• [EXERCISE REQUIREMENTS]: The lines to print start at the one containing "for label, piece" and end at the one containing "obj.matrix_world = world"; print them exactly, ends included, and only them.

• [COLLECTED MATERIAL]:

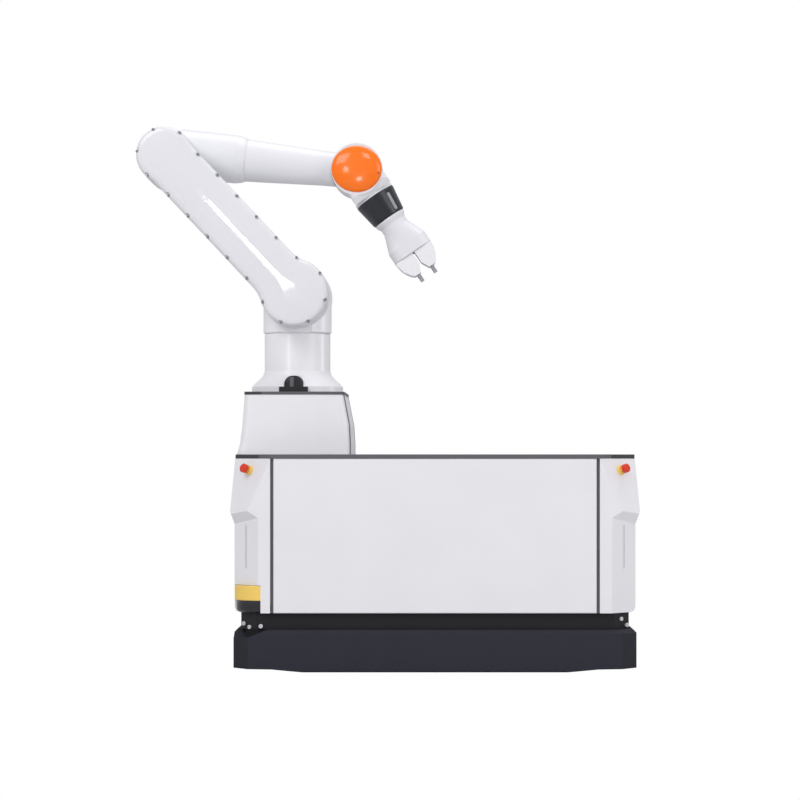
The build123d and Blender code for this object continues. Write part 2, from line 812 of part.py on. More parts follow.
with BuildPart() as gripper_body:
    with BuildSketch(across_hand(body_start)):
        Circle(neck_radius)
    with BuildSketch(across_hand(body_full)):
        RectangleRounded(2 * gripper_half_width, gripper_depth, 34)
    loft(ruled=True)
    with BuildSketch(across_hand(body_full)):
        RectangleRounded(2 * gripper_half_width, gripper_depth, 34)
    extrude(amount=body_end - body_full)
    with BuildSketch(hand_plane):
        with BuildLine():
            Polyline(
                (ring_end, 0),
                (ring_end, ring_bottom_radius - 3),
                (ring_end + 5, ring_bottom_radius - 2),
                (ring_end + 20, neck_radius),
                (body_start, neck_radius),
                (body_start, 0),
                close=True,
            )
        make_face()
    revolve(axis=hand_axis)

with BuildPart() as jaw_right:
    with BuildSketch(hand_plane.offset(-jaw_depth / 2)):
        with BuildLine():
            Polyline(
                (jaw_start, jaw_meet),
                (jaw_start, gripper_half_width - 1),
                (jaw_start + 14, gripper_half_width - 2.5),
            )
            ThreePointArc(
                (jaw_start + 14, gripper_half_width - 2.5),
                (jaw_start + 45, gripper_half_width - 13),
                (jaw_end, finger_spacing + tip_width),
            )
            Polyline(
                (jaw_end, finger_spacing + tip_width),
                (jaw_end, jaw_inner),
                (jaw_end - jaw_notch_length, jaw_meet),
                (jaw_start, jaw_meet),
            )
        make_face()
    extrude(amount=jaw_depth)

with BuildPart() as jaw_left:
    mirror(jaw_right.part, about=Plane(origin=hand_plane.origin, z_dir=across_hand(0).x_dir))

with BuildPart() as tip_right:
    with BuildSketch(across_hand(jaw_end)):
        with Locations((finger_spacing, 0)):
            RectangleRounded(tip_width, tip_depth, 3)
    extrude(amount=tip_length)

with BuildPart() as tip_left:
    mirror(tip_right.part, about=Plane(origin=hand_plane.origin, z_dir=across_hand(0).x_dir))

# Names and files
pieces = {
    "base_pan": base_pan,
    "drive_wheels": drive_wheels,
    "caster_wheels": caster_wheels,
    "bumper_skirt": bumper_skirt,
    "neck_band": neck_band,
    "body_frame": body_frame,
    "side_panel_front": side_panel_front,
    "side_panel_rear": side_panel_rear,
    "end_panel_left": end_panel_left,
    "end_panel_right": end_panel_right,
    "corner_cover_front_left": corner_cover_front_left,
    "corner_cover_front_right": corner_cover_front_right,
    "corner_cover_rear_left": corner_cover_rear_left,
    "corner_cover_rear_right": corner_cover_rear_right,
    "scanner_bodies": scanner_bodies,
    "scanner_optics": scanner_optics,
    "status_lights": status_lights,
    "estop_bases": estop_bases,
    "estop_caps": estop_caps,
    "deck_plate": deck_plate,
    "pedestal_base_plate": pedestal_base_plate,
    "pedestal_shell": pedestal_shell,
    "pedestal_side_panel": pedestal_side_panel,
    "pedestal_top_plate": pedestal_top_plate,
    "arm_base": arm_base,
    "base_connector": base_connector,
    "shoulder_housing": shoulder_housing,
    "shoulder_rear_cap": shoulder_rear_cap,
    "upper_arm_housing": upper_arm_housing,
    "upper_arm_cover": upper_arm_cover,
    "elbow_housing": elbow_housing,
    "elbow_rear_cap": elbow_rear_cap,
    "forearm_tube": forearm_tube,
    "wrist_rear_cap": wrist_rear_cap,
    "hand_body": hand_body,
    "wrist_cap": wrist_cap,
    "control_ring": control_ring,
    "gripper_body": gripper_body,
    "jaw_left": jaw_left,
    "jaw_right": jaw_right,
    "jaw_tip_left": tip_left,
    "jaw_tip_right": tip_right,
}
for label, piece in pieces.items():
    piece.part.label = label
    export_step(piece.part, f"parts/{label}.step")
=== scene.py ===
import json
from math import atan2, cos, pi, radians, sin, sqrt

import bmesh
import bpy
from mathutils import Matrix, Vector


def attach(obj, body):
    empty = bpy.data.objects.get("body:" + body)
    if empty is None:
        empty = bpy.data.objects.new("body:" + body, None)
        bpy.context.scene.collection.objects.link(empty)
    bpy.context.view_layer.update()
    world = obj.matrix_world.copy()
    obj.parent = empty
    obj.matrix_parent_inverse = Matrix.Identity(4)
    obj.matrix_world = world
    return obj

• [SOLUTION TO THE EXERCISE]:
for label, piece in pieces.items():
    piece.part.label = label
    export_step(piece.part, f"parts/{label}.step")
=== scene.py ===
import json
from math import atan2, cos, pi, radians, sin, sqrt

import bmesh
import bpy
from mathutils import Matrix, Vector


def attach(obj, body):
    empty = bpy.data.objects.get("body:" + body)
    if empty is None:
        empty = bpy.data.objects.new("body:" + body, None)
        bpy.context.scene.collection.objects.link(empty)
    bpy.context.view_layer.update()
    world = obj.matrix_world.copy()
    obj.parent = empty
    obj.matrix_parent_inverse = Matrix.Identity(4)
    obj.matrix_world = world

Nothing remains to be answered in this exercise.